I agree with Glasser It will allow the state to define acceptable treatment rather than the individual to whom the treatment is being imposed upon.
Now, a person who has a drug addiction (provided they have the means to pay for it) can choose to enter a treatment program or not. They may determine which treatment program and who treats them. These are important "rights" to maintain.
As for people who have schizophrenia -- here is what usually happens to them. They have no choice. They get thrown into state mental hospitals and they get forced by the courts to undergo electroshock therapy.
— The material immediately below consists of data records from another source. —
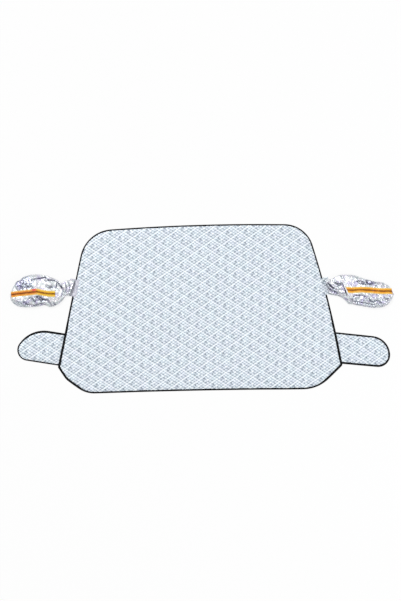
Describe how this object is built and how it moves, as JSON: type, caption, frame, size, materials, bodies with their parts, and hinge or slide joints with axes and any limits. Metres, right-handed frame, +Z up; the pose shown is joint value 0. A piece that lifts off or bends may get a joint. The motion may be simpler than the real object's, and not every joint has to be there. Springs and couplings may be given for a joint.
{
  "type": "windshield sun shade",
  "caption": "Quilted silver windshield sun shade, bound in black, with two door flaps and gathered mirror covers that carry orange reflective tape, laid flat.",
  "frame": {"origin": "the middle of the shade's box, on the surface that it lies on", "axes": "+X to the right of the shade as seen from its silver face, +Y towards its top edge, +Z up out of the silver face"},
  "size_m": [2.0358, 0.8976, 0.0442],
  "materials": {
    "quilted_film": "pale silver film over wadding, quilted in diamonds",
    "binding_tape": "matt black woven binding tape",
    "tab_cloth": "pale silver cloth",
    "foil_cloth": "crinkled silver foil cloth",
    "elastic": "woven elastic",
    "reflective_tape": "orange reflective tape with a brown middle line"
  },
  "bodies": {
    "root": {"main_panel": "quilted_film", "upper_binding": "binding_tape", "lower_binding": "binding_tape", "left_flap": "quilted_film", "right_flap": "quilted_film", "left_flap_binding": "binding_tape", "right_flap_binding": "binding_tape", "left_mirror_tab": "tab_cloth", "right_mirror_tab": "tab_cloth", "left_mirror_cuff": "foil_cloth", "right_mirror_cuff": "foil_cloth", "left_mirror_elastic": "elastic", "right_mirror_elastic": "elastic", "left_mirror_pouch": "foil_cloth", "right_mirror_pouch": "foil_cloth", "left_reflective_tape": "reflective_tape", "right_reflective_tape": "reflective_tape"}
  },
  "joints": []
}
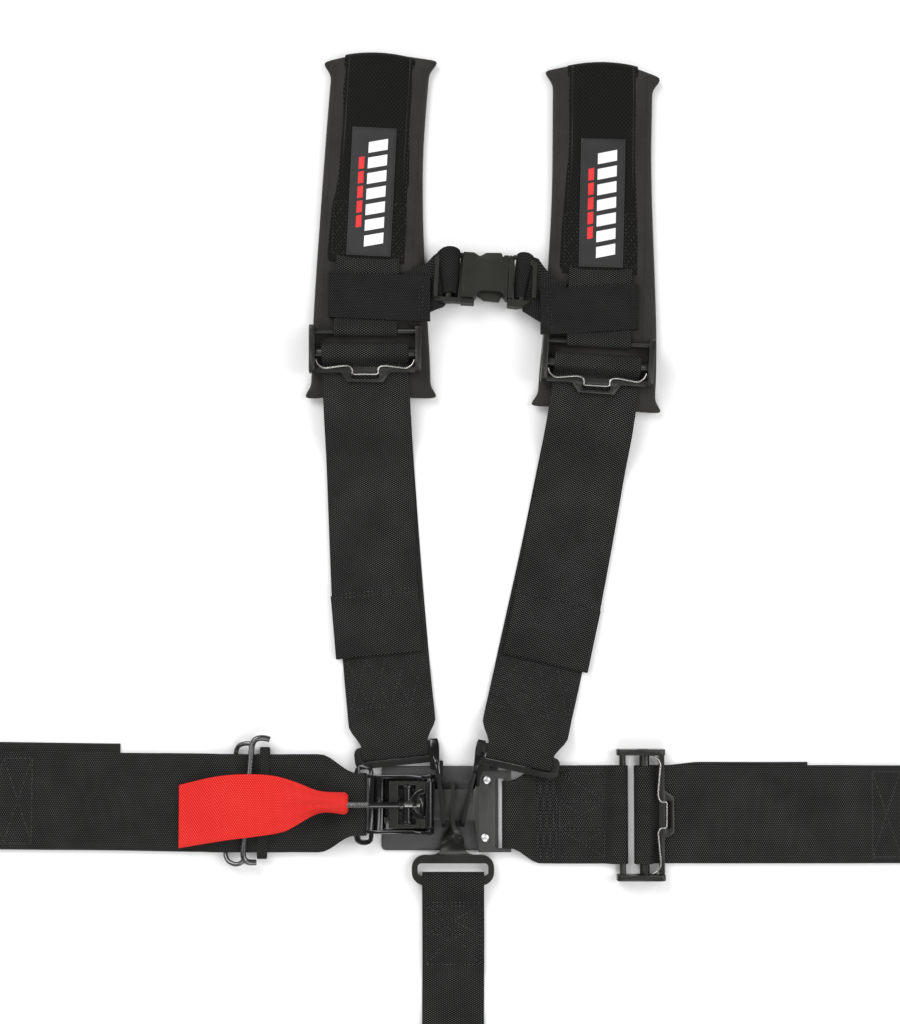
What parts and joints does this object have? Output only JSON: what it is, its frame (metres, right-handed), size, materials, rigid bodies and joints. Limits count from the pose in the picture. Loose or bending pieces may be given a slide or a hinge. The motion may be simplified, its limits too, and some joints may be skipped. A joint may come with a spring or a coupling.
{
  "type": "racing harness",
  "caption": "Racing harness laid flat: padded shoulder straps, chest buckle, lap straps, crotch strap and a lever latch over a tongue and links.",
  "frame": {"origin": "on the underside of the backing flap, below the place where the three links sit on the tongue", "axes": "+X to the wearer's left as the harness is drawn (the right of the picture), +Y up the shoulder straps, +Z off the floor"},
  "size_m": [0.95, 0.8788, 0.025],
  "materials": {
    "black_webbing": "woven polyester webbing",
    "neoprene": "matt knitted neoprene",
    "cover_fabric": "ribbed woven nylon",
    "label_patch": "printed woven patch",
    "red_webbing": "woven red webbing",
    "link_steel": "satin black oxide",
    "black_gloss_steel": "glossy black plating",
    "spring_steel": "drawn wire",
    "rivet_aluminium": "bare dome head",
    "buckle_plastic": "moulded, fine texture",
    "flap_rubber": "smooth matt sheet"
  },
  "bodies": {
    "root": {"backing_flap": "flap_rubber", "tongue": "link_steel", "rivet_upper": "rivet_aluminium", "rivet_lower": "rivet_aluminium", "crotch_link": "black_gloss_steel", "latch_frame": "black_gloss_steel", "lever_pin": "black_gloss_steel", "lever_leaf_spring": "spring_steel"},
    "latch_lever": {"latch_lever": "black_gloss_steel", "lever_rod": "spring_steel", "red_pull_tab": "red_webbing"},
    "left_shoulder": {"left_shoulder_link": "link_steel", "left_shoulder_webbing": "black_webbing", "left_shoulder_adjuster_frame": "link_steel", "left_shoulder_adjuster_spring": "spring_steel", "left_shoulder_upper_strap": "black_webbing", "left_shoulder_pad": "neoprene", "left_pad_cover": "cover_fabric", "left_pad_label": "label_patch", "left_shoulder_anchor": "link_steel", "left_chest_strap": "black_webbing", "chest_socket": "buckle_plastic"},
    "left_shoulder_slide_bar": {"left_shoulder_slide_bar": "link_steel"},
    "right_shoulder": {"right_shoulder_link": "link_steel", "right_shoulder_webbing": "black_webbing", "right_shoulder_adjuster_frame": "link_steel", "right_shoulder_adjuster_spring": "spring_steel", "right_shoulder_upper_strap": "black_webbing", "right_shoulder_pad": "neoprene", "right_pad_cover": "cover_fabric", "right_pad_label": "label_patch", "right_shoulder_anchor": "link_steel", "right_chest_strap": "black_webbing", "chest_plug": "buckle_plastic"},
    "right_shoulder_slide_bar": {"right_shoulder_slide_bar": "link_steel"},
    "chest_prong_upper": {"chest_prong_upper": "buckle_plastic"},
    "chest_prong_lower": {"chest_prong_lower": "buckle_plastic"},
    "left_lap": {"left_lap_webbing": "black_webbing"},
    "left_lap_anchor": {"left_lap_anchor": "link_steel"},
    "left_lap_slide": {"left_lap_slide": "spring_steel"},
    "right_lap": {"right_lap_loop": "black_webbing", "right_lap_webbing": "black_webbing", "right_lap_adjuster_frame": "link_steel", "right_lap_adjuster_spring": "spring_steel"},
    "right_lap_slide_bar": {"right_lap_slide_bar": "link_steel"},
    "right_lap_anchor": {"right_lap_anchor": "link_steel"},
    "crotch": {"crotch_strap": "black_webbing"},
    "crotch_anchor": {"crotch_anchor": "link_steel"}
  },
  "joints": [
    {"name": "latch_lever_flip", "type": "hinge", "parent": "root", "child": "latch_lever", "pos_m": [-0.018, 0.0008, 0.0145], "axis": [0, 1, 0], "range_deg": [0, 105]},
    {"name": "left_shoulder_swing", "type": "hinge", "parent": "root", "child": "left_shoulder", "pos_m": [-0.008, 0, 0.0096], "axis": [0, 0, 1], "range_deg": [0, 2.2]},
    {"name": "right_shoulder_swing", "type": "hinge", "parent": "root", "child": "right_shoulder", "pos_m": [0.0115, 0, 0.0096], "axis": [0, 0, -1], "range_deg": [0, 3]},
    {"name": "left_shoulder_bar_slide", "type": "slide", "parent": "left_shoulder", "child": "left_shoulder_slide_bar", "axis": [0, 1, 0], "range_m": [0, 0.0025], "stiffness_N_per_m": 800},
    {"name": "right_shoulder_bar_slide", "type": "slide", "parent": "right_shoulder", "child": "right_shoulder_slide_bar", "axis": [0.061, 0.9981, 0], "range_m": [0, 0.0025], "stiffness_N_per_m": 800},
    {"name": "right_lap_bar_slide", "type": "slide", "parent": "right_lap", "child": "right_lap_slide_bar", "axis": [-1, 0, 0], "range_m": [0, 0.0025], "stiffness_N_per_m": 800},
    {"name": "chest_prong_squeeze", "type": "hinge", "parent": "right_shoulder", "child": "chest_prong_upper", "pos_m": [0.04494, 0.42135, 0.011], "axis": [0, 0, 1], "range_deg": [0, 8], "stiffness_Nm_per_rad": 0.2},
    {"name": "chest_prong_squeeze_lower", "type": "hinge", "parent": "right_shoulder", "child": "chest_prong_lower", "pos_m": [0.04379, 0.40239, 0.011], "axis": [0, 0, -1], "range_deg": [0, 8], "stiffness_Nm_per_rad": 0.2},
    {"name": "left_lap_drape", "type": "hinge", "parent": "root", "child": "left_lap", "pos_m": [-0.0735, 0, 0.0097], "axis": [0, 1, 0], "range_deg": [-70, 0]},
    {"name": "right_lap_drape", "type": "hinge", "parent": "root", "child": "right_lap", "pos_m": [0.0435, 0, 0.005], "axis": [0, 1, 0], "range_deg": [0, 70]},
    {"name": "crotch_drape", "type": "hinge", "parent": "root", "child": "crotch", "pos_m": [0.0009, -0.0588, 0.0058], "axis": [1, 0, 0], "range_deg": [0, 80]},
    {"name": "left_lap_slide_adjust", "type": "slide", "parent": "left_lap", "child": "left_lap_slide", "axis": [1, 0, 0], "range_m": [-0.01, 0.01]},
    {"name": "left_lap_anchor_swivel", "type": "hinge", "parent": "left_lap", "child": "left_lap_anchor", "pos_m": [-0.425, 0.003, 0.0048], "axis": [0, 1, 0], "range_deg": [-20, 20]},
    {"name": "right_lap_anchor_swivel", "type": "hinge", "parent": "right_lap", "child": "right_lap_anchor", "pos_m": [0.425, -0.008, 0.0048], "axis": [0, 1, 0], "range_deg": [-20, 20]},
    {"name": "crotch_anchor_swivel", "type": "hinge", "parent": "crotch", "child": "crotch_anchor", "pos_m": [0.0009, -0.235, 0.0048], "axis": [1, 0, 0], "range_deg": [-20, 20]}
  ],
  "couplings": [
    {"joint": "chest_prong_squeeze_lower", "follows": "chest_prong_squeeze", "ratio": 1}
  ]
}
The numbers of such diagnoses and treatment is sharply rising-by 70% percent from 1999 to 2000. The Village Voice reports:
Electroshock, now known by the more benign terms "Electroconvulsive Therapy" and "ECT," is making a comeback years after being disgraced as a barbaric treatment that causes great pain and turns people into zombies. Only two months ago, the influential Journal of the American Medical Association acknowledged that ECT is medicine's "most controversial treatment" but proclaimed in an editorial that "the results of ECT in treating severe depression are among the most positive treatment effects in all of medicine." JAMA urged doctors "to bring ECT out of the shadows" of stigma and fear.
Anna Szyszko couldn't agree less. To her, electroshock is all about fear. Her older brother, Adam, a 25-year-old former college student who's been diagnosed as schizophrenic, was scooped up by police last fall and involuntarily committed to a mental hospital. After bad reactions to drug therapy, he was subjected to ECT last December at Pilgrim State Hospital on Long Island against the wishes of his family. Anna, an aspiring actress who lives in Queens, says her brother fears being zapped again. The Szyszkos have gone to court to stop the series of shocks scheduled for Adam and to have him released so he can be treated elsewhere.
"Why are the doctors playing God instead of letting the family make the decisions?" she asks.
And why are the numbers rising? Officials aren't sure. But court statistics show that the number of attempts by hospitals to shock unwilling patients is increasing at an even higher rate: 77 percent from 1999 to 2000.
The cases of Adam Szyszko and Paul Henri Thomas, a Haitian immigrant who's also fighting shock treatment at Pilgrim, have provided the therapy's opponents with enough juice to jolt New York legislators into action. The assembly's mental health committee has scheduled a hearing on the impact of ECT for Friday, May 18, in Albany. http://www.villagevoice.com/issues/0120/harkavy.shtml
I know of many other such cases. The patients may be unwilling for very good reason. Making laws that trap people into being the objects of paternalistic professionals or the state mandated "care" is not the way to go IMHO. The approach certainly seems to be aimed at controlling the "social junk" rather than creating community for them.